▶ [WHAT THE TASK ASKS]:
Repeat everything in the material exactly.

▶ [INFORMATION SUPPLIED]:
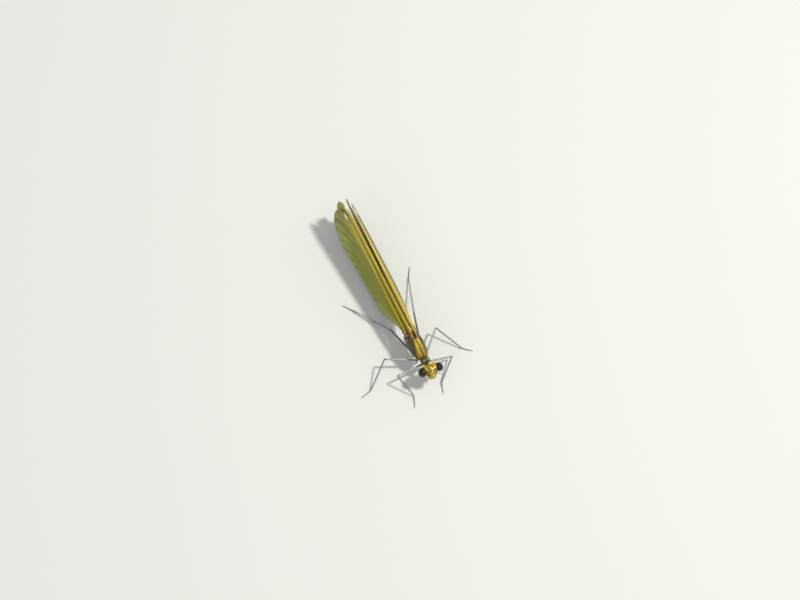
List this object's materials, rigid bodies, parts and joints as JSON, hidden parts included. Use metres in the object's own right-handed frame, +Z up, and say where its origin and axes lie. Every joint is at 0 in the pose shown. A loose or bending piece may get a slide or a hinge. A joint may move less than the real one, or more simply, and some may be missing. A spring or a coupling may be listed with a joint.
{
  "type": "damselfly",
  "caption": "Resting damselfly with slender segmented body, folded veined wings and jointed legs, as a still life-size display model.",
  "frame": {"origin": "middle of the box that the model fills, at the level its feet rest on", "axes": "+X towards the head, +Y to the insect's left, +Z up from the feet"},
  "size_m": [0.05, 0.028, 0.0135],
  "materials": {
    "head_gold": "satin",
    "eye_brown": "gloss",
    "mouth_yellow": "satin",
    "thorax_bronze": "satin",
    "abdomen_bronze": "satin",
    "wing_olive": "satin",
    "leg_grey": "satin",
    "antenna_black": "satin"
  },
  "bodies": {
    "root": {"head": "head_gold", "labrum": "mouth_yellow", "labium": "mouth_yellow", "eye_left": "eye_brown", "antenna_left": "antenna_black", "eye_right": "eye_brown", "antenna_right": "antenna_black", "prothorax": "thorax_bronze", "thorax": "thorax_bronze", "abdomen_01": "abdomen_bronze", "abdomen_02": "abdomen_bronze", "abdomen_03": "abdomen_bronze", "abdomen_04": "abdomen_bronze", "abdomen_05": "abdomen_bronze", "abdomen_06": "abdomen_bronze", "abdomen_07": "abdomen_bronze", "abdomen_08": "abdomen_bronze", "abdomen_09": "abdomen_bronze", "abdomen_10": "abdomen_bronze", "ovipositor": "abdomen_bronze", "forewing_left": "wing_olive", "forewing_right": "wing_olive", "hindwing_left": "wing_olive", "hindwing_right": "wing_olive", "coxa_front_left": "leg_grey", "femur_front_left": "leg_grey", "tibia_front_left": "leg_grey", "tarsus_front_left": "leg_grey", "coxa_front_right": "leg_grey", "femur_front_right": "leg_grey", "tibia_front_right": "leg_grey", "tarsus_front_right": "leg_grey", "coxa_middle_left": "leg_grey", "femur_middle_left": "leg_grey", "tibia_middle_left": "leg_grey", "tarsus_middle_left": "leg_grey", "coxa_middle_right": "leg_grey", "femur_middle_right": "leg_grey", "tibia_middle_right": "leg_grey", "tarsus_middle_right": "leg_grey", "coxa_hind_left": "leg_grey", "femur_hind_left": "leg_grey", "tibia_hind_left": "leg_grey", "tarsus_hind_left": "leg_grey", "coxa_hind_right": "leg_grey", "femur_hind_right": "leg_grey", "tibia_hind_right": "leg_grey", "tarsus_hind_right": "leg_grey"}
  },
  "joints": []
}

▶ [THE ANSWER]:
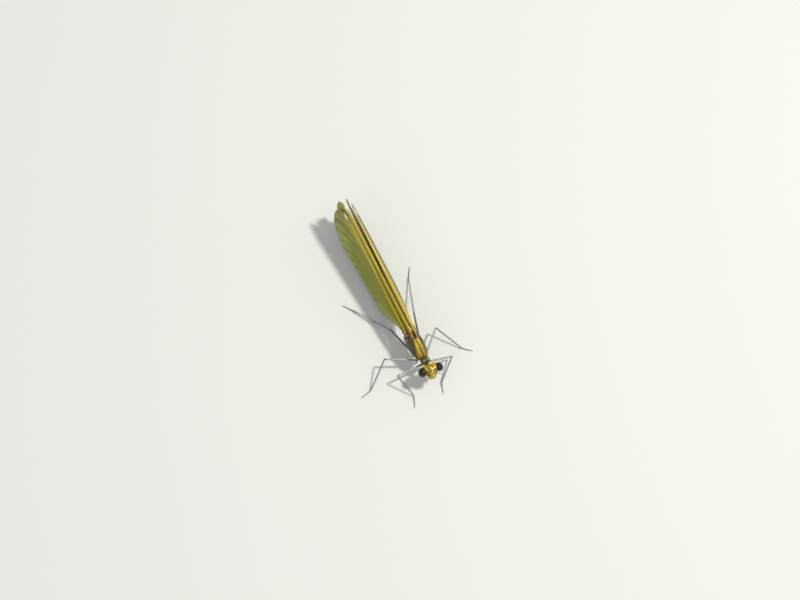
List this object's materials, rigid bodies, parts and joints as JSON, hidden parts included. Use metres in the object's own right-handed frame, +Z up, and say where its origin and axes lie. Every joint is at 0 in the pose shown. A loose or bending piece may get a slide or a hinge. A joint may move less than the real one, or more simply, and some may be missing. A spring or a coupling may be listed with a joint.
{
  "type": "damselfly",
  "caption": "Resting damselfly with slender segmented body, folded veined wings and jointed legs, as a still life-size display model.",
  "frame": {"origin": "middle of the box that the model fills, at the level its feet rest on", "axes": "+X towards the head, +Y to the insect's left, +Z up from the feet"},
  "size_m": [0.05, 0.028, 0.0135],
  "materials": {
    "head_gold": "satin",
    "eye_brown": "gloss",
    "mouth_yellow": "satin",
    "thorax_bronze": "satin",
    "abdomen_bronze": "satin",
    "wing_olive": "satin",
    "leg_grey": "satin",
    "antenna_black": "satin"
  },
  "bodies": {
    "root": {"head": "head_gold", "labrum": "mouth_yellow", "labium": "mouth_yellow", "eye_left": "eye_brown", "antenna_left": "antenna_black", "eye_right": "eye_brown", "antenna_right": "antenna_black", "prothorax": "thorax_bronze", "thorax": "thorax_bronze", "abdomen_01": "abdomen_bronze", "abdomen_02": "abdomen_bronze", "abdomen_03": "abdomen_bronze", "abdomen_04": "abdomen_bronze", "abdomen_05": "abdomen_bronze", "abdomen_06": "abdomen_bronze", "abdomen_07": "abdomen_bronze", "abdomen_08": "abdomen_bronze", "abdomen_09": "abdomen_bronze", "abdomen_10": "abdomen_bronze", "ovipositor": "abdomen_bronze", "forewing_left": "wing_olive", "forewing_right": "wing_olive", "hindwing_left": "wing_olive", "hindwing_right": "wing_olive", "coxa_front_left": "leg_grey", "femur_front_left": "leg_grey", "tibia_front_left": "leg_grey", "tarsus_front_left": "leg_grey", "coxa_front_right": "leg_grey", "femur_front_right": "leg_grey", "tibia_front_right": "leg_grey", "tarsus_front_right": "leg_grey", "coxa_middle_left": "leg_grey", "femur_middle_left": "leg_grey", "tibia_middle_left": "leg_grey", "tarsus_middle_left": "leg_grey", "coxa_middle_right": "leg_grey", "femur_middle_right": "leg_grey", "tibia_middle_right": "leg_grey", "tarsus_middle_right": "leg_grey", "coxa_hind_left": "leg_grey", "femur_hind_left": "leg_grey", "tibia_hind_left": "leg_grey", "tarsus_hind_left": "leg_grey", "coxa_hind_right": "leg_grey", "femur_hind_right": "leg_grey", "tibia_hind_right": "leg_grey", "tarsus_hind_right": "leg_grey"}
  },
  "joints": []
}